__What you need to do__. Search the material for the word "joints" and copy each line that holds it.

__Information given__.
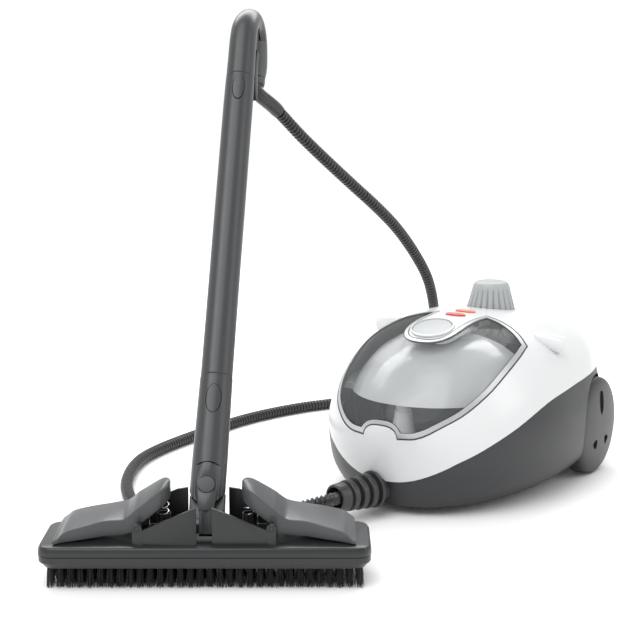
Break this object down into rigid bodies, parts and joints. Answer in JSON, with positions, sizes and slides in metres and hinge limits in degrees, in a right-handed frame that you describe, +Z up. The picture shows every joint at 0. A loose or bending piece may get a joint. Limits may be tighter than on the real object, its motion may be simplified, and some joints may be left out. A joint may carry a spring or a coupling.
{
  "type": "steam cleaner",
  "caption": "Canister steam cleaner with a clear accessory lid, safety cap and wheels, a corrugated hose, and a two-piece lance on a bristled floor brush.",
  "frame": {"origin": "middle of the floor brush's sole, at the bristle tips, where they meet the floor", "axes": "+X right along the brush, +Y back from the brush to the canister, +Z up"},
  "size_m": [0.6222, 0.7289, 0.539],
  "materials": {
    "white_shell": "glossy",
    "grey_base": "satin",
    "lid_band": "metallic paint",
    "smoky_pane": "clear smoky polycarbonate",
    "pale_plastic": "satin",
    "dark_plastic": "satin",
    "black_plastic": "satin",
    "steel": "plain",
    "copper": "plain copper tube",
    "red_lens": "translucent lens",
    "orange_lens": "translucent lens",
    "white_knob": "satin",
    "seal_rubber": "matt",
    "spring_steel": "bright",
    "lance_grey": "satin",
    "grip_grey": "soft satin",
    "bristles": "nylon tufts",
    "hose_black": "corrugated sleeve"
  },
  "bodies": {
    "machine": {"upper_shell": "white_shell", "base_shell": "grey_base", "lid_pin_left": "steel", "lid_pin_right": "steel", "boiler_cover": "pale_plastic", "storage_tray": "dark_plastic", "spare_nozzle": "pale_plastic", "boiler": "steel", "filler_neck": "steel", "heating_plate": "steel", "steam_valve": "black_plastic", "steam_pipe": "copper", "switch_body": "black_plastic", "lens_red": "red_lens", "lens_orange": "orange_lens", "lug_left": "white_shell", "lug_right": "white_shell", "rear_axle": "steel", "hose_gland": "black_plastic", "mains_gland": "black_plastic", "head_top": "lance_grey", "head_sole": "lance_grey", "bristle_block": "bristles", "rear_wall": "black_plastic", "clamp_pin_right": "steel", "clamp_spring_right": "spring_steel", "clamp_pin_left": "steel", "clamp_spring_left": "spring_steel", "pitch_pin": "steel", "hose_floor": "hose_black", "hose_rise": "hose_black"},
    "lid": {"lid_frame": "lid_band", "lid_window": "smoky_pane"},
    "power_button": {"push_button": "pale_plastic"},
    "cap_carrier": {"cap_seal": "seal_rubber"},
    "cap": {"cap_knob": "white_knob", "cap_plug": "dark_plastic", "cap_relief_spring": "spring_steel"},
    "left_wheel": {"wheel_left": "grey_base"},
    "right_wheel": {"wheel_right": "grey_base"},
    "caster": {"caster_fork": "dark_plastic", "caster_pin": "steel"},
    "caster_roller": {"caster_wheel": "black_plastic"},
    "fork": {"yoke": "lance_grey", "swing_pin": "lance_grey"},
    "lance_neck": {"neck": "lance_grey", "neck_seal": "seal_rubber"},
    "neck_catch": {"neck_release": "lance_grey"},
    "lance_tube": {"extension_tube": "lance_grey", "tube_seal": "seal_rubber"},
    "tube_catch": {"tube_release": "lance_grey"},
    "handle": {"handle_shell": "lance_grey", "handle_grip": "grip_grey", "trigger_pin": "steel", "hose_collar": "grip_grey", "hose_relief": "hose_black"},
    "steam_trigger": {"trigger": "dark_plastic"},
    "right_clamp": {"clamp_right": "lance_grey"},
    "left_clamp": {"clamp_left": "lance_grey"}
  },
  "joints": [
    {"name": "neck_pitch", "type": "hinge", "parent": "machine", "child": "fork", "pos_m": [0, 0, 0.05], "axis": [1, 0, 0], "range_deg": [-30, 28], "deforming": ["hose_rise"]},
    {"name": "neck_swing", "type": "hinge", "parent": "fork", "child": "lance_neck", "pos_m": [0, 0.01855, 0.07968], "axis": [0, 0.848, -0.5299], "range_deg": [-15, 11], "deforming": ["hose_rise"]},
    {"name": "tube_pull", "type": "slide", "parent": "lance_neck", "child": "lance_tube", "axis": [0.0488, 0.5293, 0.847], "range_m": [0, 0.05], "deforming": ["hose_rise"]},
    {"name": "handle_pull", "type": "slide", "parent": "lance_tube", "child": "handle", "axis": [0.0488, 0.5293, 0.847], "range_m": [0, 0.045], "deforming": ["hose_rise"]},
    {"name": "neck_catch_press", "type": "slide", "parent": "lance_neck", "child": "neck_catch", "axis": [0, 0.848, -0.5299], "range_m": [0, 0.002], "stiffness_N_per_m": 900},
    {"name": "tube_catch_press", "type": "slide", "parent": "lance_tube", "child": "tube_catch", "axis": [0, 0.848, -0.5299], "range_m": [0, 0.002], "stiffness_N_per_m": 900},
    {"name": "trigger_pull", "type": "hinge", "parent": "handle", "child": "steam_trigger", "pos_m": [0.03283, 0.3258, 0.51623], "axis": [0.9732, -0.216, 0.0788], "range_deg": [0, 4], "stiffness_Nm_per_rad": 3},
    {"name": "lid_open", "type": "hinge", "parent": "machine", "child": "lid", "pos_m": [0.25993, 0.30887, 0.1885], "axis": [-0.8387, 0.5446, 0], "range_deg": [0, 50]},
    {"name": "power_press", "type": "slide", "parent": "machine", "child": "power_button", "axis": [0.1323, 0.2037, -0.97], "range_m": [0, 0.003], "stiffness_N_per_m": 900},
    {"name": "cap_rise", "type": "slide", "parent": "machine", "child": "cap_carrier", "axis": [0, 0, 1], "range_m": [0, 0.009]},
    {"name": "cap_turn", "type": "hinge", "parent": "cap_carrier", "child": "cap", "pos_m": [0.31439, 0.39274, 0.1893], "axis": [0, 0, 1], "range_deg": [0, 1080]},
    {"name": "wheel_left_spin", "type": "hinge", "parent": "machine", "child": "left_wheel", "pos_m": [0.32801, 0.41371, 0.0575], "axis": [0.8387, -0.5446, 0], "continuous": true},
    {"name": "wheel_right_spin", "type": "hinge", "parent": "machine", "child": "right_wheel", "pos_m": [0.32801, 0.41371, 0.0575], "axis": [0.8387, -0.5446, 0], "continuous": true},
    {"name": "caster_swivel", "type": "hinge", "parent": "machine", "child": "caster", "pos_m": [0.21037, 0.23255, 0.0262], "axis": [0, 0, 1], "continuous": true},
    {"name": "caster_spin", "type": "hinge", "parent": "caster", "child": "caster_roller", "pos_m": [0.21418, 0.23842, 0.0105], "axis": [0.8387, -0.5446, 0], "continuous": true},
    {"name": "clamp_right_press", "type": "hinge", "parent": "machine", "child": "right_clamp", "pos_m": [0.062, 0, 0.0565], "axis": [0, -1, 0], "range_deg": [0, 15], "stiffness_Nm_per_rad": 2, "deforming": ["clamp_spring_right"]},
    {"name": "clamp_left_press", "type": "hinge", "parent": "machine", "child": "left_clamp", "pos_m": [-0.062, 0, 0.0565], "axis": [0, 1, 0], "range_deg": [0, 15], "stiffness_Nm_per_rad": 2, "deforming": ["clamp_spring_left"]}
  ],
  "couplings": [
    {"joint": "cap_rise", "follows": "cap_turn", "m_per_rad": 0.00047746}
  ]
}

--

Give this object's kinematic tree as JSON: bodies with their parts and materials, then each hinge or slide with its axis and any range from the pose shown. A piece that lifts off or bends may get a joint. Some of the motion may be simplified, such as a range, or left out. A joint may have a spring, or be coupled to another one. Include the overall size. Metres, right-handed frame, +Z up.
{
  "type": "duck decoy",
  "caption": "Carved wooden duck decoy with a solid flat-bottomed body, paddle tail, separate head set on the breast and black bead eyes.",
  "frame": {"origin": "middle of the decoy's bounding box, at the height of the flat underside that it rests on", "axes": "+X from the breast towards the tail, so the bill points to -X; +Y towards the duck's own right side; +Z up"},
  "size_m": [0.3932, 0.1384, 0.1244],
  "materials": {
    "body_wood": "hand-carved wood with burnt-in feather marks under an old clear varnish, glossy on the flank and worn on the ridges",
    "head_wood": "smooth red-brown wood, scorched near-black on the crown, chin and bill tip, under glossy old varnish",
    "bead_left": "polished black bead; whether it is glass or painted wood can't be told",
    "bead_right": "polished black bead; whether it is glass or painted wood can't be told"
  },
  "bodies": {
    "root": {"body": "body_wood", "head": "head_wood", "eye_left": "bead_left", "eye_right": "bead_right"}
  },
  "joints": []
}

__Task output__.
Break this object down into rigid bodies, parts and joints. Answer in JSON, with positions, sizes and slides in metres and hinge limits in degrees, in a right-handed frame that you describe, +Z up. The picture shows every joint at 0. A loose or bending piece may get a joint. Limits may be tighter than on the real object, its motion may be simplified, and some joints may be left out. A joint may carry a spring or a coupling.
  "joints": [
  "joints": []